+++ Given records
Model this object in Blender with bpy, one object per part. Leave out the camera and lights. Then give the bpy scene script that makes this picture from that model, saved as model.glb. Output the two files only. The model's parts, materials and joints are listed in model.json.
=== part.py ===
++++++
+++ Given records
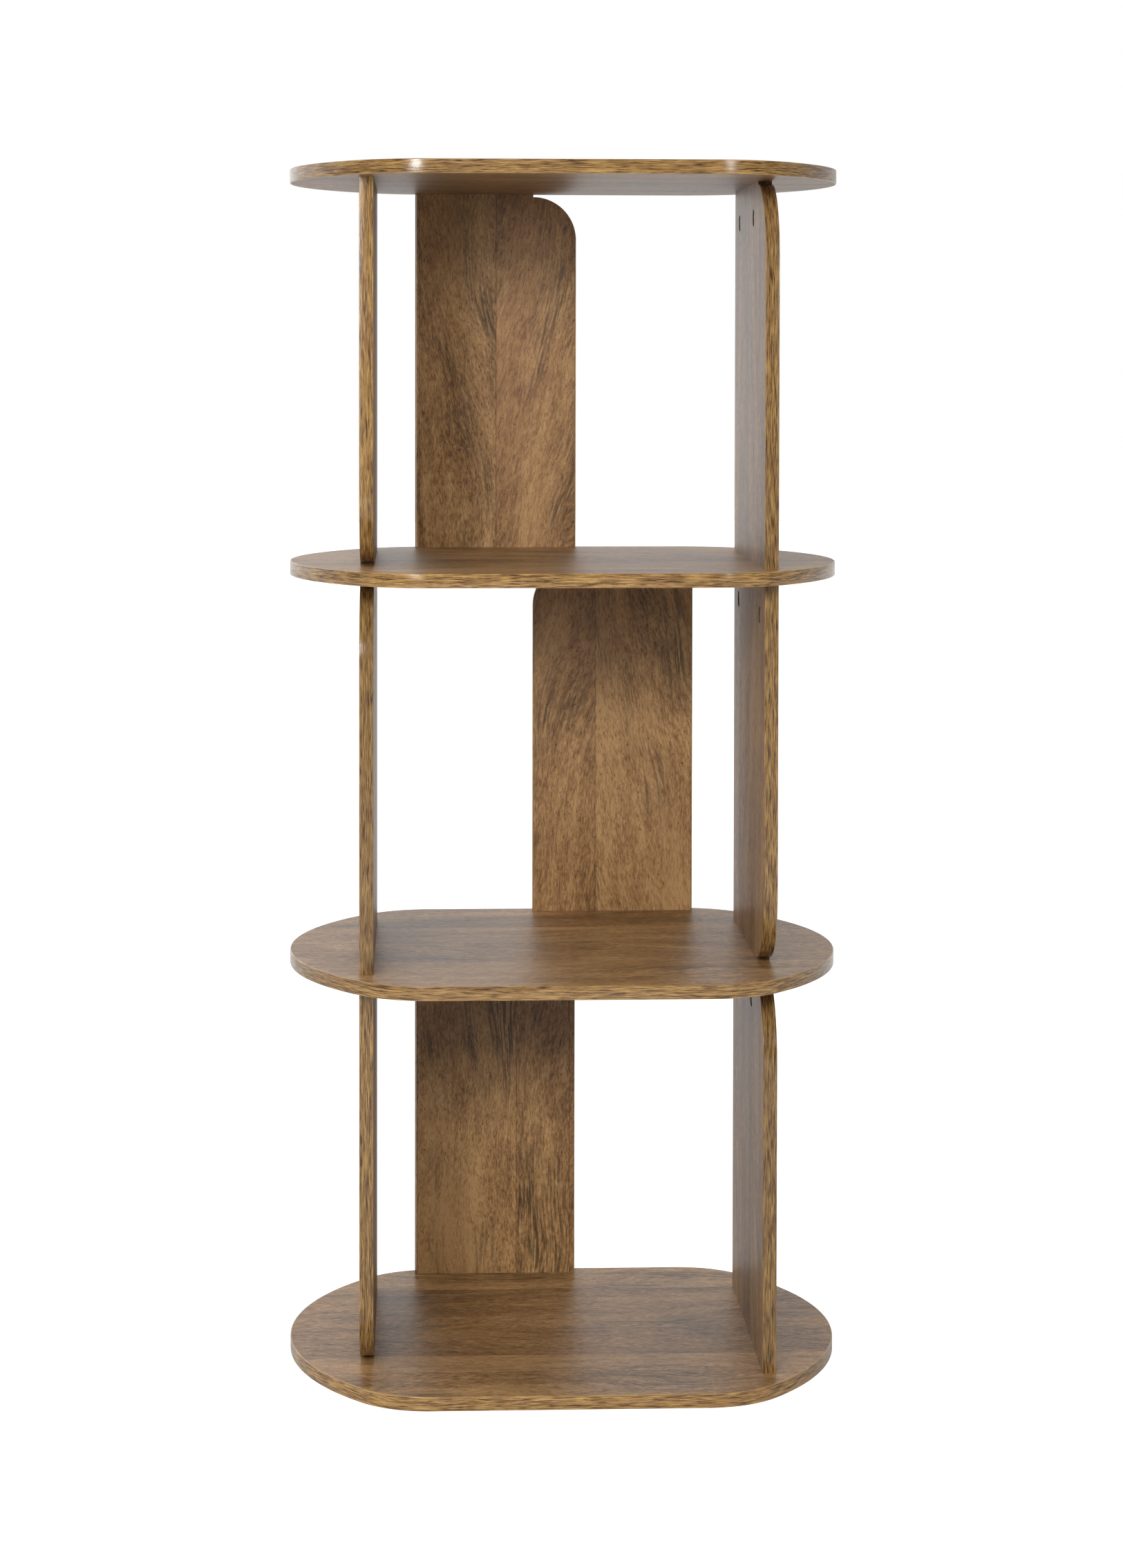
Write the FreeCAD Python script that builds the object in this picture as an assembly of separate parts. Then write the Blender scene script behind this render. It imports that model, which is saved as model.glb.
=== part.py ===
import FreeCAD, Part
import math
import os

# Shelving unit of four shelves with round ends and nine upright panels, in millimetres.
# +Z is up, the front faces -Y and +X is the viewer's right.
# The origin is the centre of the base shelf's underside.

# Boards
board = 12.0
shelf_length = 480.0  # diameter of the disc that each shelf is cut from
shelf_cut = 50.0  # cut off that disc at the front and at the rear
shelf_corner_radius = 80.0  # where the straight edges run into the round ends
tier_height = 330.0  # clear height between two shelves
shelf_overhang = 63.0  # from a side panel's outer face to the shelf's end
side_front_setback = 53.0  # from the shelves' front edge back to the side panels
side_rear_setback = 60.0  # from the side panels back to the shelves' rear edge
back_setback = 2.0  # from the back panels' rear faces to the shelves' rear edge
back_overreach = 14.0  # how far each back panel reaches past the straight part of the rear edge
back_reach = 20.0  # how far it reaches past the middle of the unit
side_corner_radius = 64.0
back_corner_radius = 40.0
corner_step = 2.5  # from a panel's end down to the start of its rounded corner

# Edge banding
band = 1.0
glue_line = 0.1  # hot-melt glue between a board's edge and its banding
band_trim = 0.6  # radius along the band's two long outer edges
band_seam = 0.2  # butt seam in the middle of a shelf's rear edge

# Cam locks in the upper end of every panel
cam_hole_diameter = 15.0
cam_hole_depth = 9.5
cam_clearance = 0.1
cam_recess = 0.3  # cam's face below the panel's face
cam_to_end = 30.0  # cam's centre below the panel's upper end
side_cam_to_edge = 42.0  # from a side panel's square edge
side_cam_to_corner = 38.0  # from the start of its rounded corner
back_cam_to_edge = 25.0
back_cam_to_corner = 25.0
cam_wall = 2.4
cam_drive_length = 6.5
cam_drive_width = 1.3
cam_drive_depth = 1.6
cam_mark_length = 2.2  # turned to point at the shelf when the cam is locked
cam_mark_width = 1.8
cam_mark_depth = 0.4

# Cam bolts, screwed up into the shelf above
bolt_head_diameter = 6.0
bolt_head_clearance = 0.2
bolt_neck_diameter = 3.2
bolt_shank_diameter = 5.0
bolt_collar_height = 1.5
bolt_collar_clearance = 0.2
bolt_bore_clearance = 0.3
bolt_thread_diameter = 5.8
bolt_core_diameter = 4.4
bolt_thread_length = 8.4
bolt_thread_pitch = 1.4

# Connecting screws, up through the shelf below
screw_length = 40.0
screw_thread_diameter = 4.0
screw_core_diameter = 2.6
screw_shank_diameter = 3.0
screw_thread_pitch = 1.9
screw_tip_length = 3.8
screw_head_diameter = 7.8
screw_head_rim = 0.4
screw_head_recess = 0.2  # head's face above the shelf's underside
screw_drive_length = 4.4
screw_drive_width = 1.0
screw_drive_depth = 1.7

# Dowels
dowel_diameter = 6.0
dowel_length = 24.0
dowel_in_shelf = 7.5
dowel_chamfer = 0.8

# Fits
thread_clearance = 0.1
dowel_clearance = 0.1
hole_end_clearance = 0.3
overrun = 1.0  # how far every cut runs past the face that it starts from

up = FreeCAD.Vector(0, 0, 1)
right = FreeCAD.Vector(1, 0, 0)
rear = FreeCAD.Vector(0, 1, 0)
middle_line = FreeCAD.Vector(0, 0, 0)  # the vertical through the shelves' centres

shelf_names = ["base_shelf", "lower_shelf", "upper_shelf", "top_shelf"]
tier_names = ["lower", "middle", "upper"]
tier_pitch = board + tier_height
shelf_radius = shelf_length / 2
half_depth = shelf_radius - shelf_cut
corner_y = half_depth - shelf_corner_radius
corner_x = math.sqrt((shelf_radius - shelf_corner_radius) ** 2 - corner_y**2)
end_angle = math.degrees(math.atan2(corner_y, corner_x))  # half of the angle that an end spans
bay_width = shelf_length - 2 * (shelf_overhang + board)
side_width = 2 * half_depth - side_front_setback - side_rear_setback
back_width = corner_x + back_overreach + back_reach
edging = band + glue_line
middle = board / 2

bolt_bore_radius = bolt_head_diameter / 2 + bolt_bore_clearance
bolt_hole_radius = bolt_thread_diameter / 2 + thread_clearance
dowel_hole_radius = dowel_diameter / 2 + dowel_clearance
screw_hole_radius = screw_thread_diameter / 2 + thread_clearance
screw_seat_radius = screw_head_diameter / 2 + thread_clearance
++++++
*What the task requires*
Copy each line above containing the string "script".

*The output*
Model this object in Blender with bpy, one object per part. Leave out the camera and lights. Then give the bpy scene script that makes this picture from that model, saved as model.glb. Output the two files only. The model's parts, materials and joints are listed in model.json.
Write the FreeCAD Python script that builds the object in this picture as an assembly of separate parts. Then write the Blender scene script behind this render. It imports that model, which is saved as model.glb.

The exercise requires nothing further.